また深津絵里さんも、舞台デビューは19歳と宮沢さんと同じですが、1997年に出演した野田秀樹作・演出の『キル』以来、舞台への参加が増えていきます。2008年初演の『春琴』では、谷崎潤一郎の「春琴抄」を英国演劇界の鬼才、サイモン・マクバーニーが舞台化するというスリリングな企画に主役の春琴役で出演。大評判となった『春琴』は再演を重ね、彼女の演技は国内外で絶賛されました。
他にもアイドルとして一時代を築き、NHKの朝ドラ『あまちゃん』では母親役にもチャレンジした小泉今日子さん、グラビアからバラエティに進出し、今や演技派女優として評価されている小池栄子さん、出演本数こそ少ないものの、確実に演劇界に爪痕を残している中谷美紀さん、年齢的には20代ですが、既に演劇を軸に活動している感もある蒼井優さんらの舞台での活躍は特に印象的。そう言えば、故・森光子さんが長きにわたって演じてきた『放浪記』の林芙美子役が、仲間由紀恵さんに引き継がれる、というニュースもありました。

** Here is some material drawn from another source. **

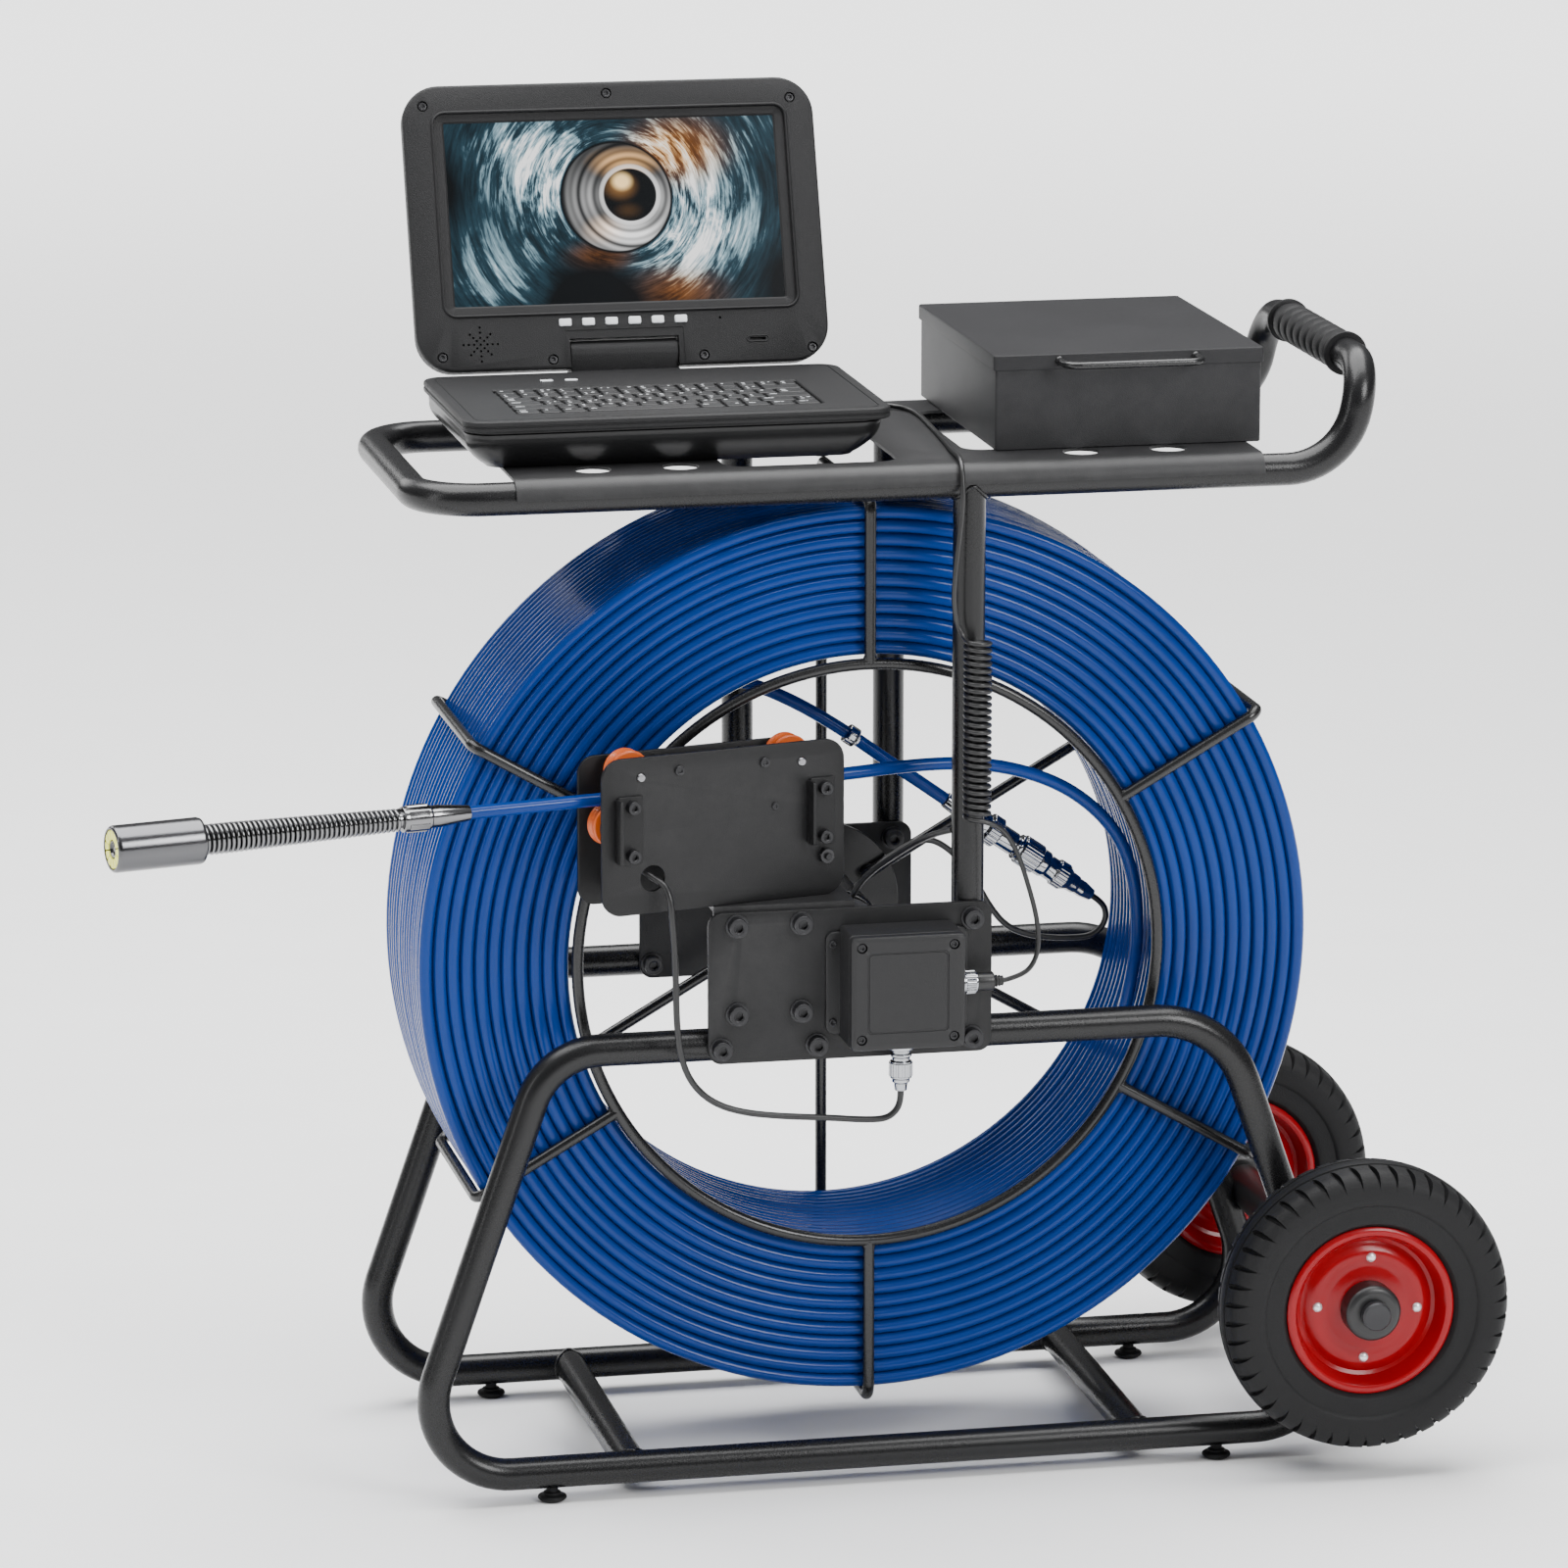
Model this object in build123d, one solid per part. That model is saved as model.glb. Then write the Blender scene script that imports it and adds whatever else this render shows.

清純派やヒロイン系の役柄が多かったのに、30代に入った頃からお母さん役や主人公の先輩役など、それまでと仕事のモードが変わってきたと感じる女優さんも多いそう。そんな中、小手先の技術では通用しない「舞台」という分野に挑戦することで、彼女たちは新しい扉を開こうとするのかもしれません。
……と、女優さんの“舞台ターニングポイント”が30歳であると書いてきましたが、男性俳優の場合は全く違う現象が起きているように思います。
■小栗旬、岡田将生、三浦春馬……イケメン俳優達がテレビと舞台の世界を行き来する
“30歳”を意識したときにそれまで映像で活躍してきた女優さんが舞台に挑戦する理由は先に書いた通りですが、男性俳優の場合はちょっと勝手が違ってきます。と言うのも、男性の場合、40歳を過ぎても刑事モノや時代劇でメインを張れる機会も多く、それまで映像で活躍してきた俳優が35歳を過ぎていきなり舞台にチャレンジ……という例は実はさほど多くありません。
では映像で売れている男性俳優が舞台に挑戦するのはいつか。コレ、現状では20代が圧倒的に多いように思います。中でも蜷川幸雄氏演出の舞台には小栗旬さん、岡田将生さん、成宮寛貴さん、綾野剛さん、窪田正孝さんら多くの若手俳優達が参加し高い評価を得ていますし、瑛太さん、向井理さん、松坂桃李さん、三浦春馬さんらのイケメン俳優達も積極的に舞台に挑戦。
またジャニーズ事務所所属のタレントたちはジャニー喜多川氏の意向もあり、テレビやコンサートの現場と並行して多くの舞台に出演しています。さらには、渡辺プロダクションが仕掛けるD-BOYSからも和田正人さん、柳下大さん、瀬戸康史さんら、映像と舞台の両方で目立つ活動をする人材が続々と登場。
この現象はここ10年くらいで特に顕著になったと思うのですが、映像で活躍する若手俳優が舞台に出ることは今や一種のステイタス。舞台での演技が高く評価されれば、映像の世界でもキャリアアップへとつながっていくのです。
興行側は人気の俳優が舞台に出演することによってチケットの売れ行きが良くなり、予算の確保がしやすくなる→製作側は旬の俳優を使うことで舞台に勢いを加え、質の高い作品をじっくり作れる→出演者は才能ある演出家や劇作家のもと、俳優としてブラッシュアップできる。
こんなWin-Winな循環が今、多くの現場で起きています。
最初の“旬”である20代のときに一流のクリエイターたちと舞台の仕事をすることで力をつけ、30代後半から40代に入ったときに実力派として堂々と主役を張れるようになる。ドラマや映画で活躍するイケメン俳優たちが、拘束時間も長く、ギャランティも安いと言われる舞台にあえて出演するのはそんな理由も大きいのかもしれません。
「演劇=暗い、怖い、小汚い、小難しい=4K」と言われたり、「舞台に出演=映像で売れなくなった俳優の墓場」なんて認識は過去のもの! 女優さんと男性俳優で状況の違いはあるものの、今や旬の俳優達が舞台と映像の世界を自在に行き来し、シェイクスピア劇と恋愛ドラマを同時に魅せる時代なのです。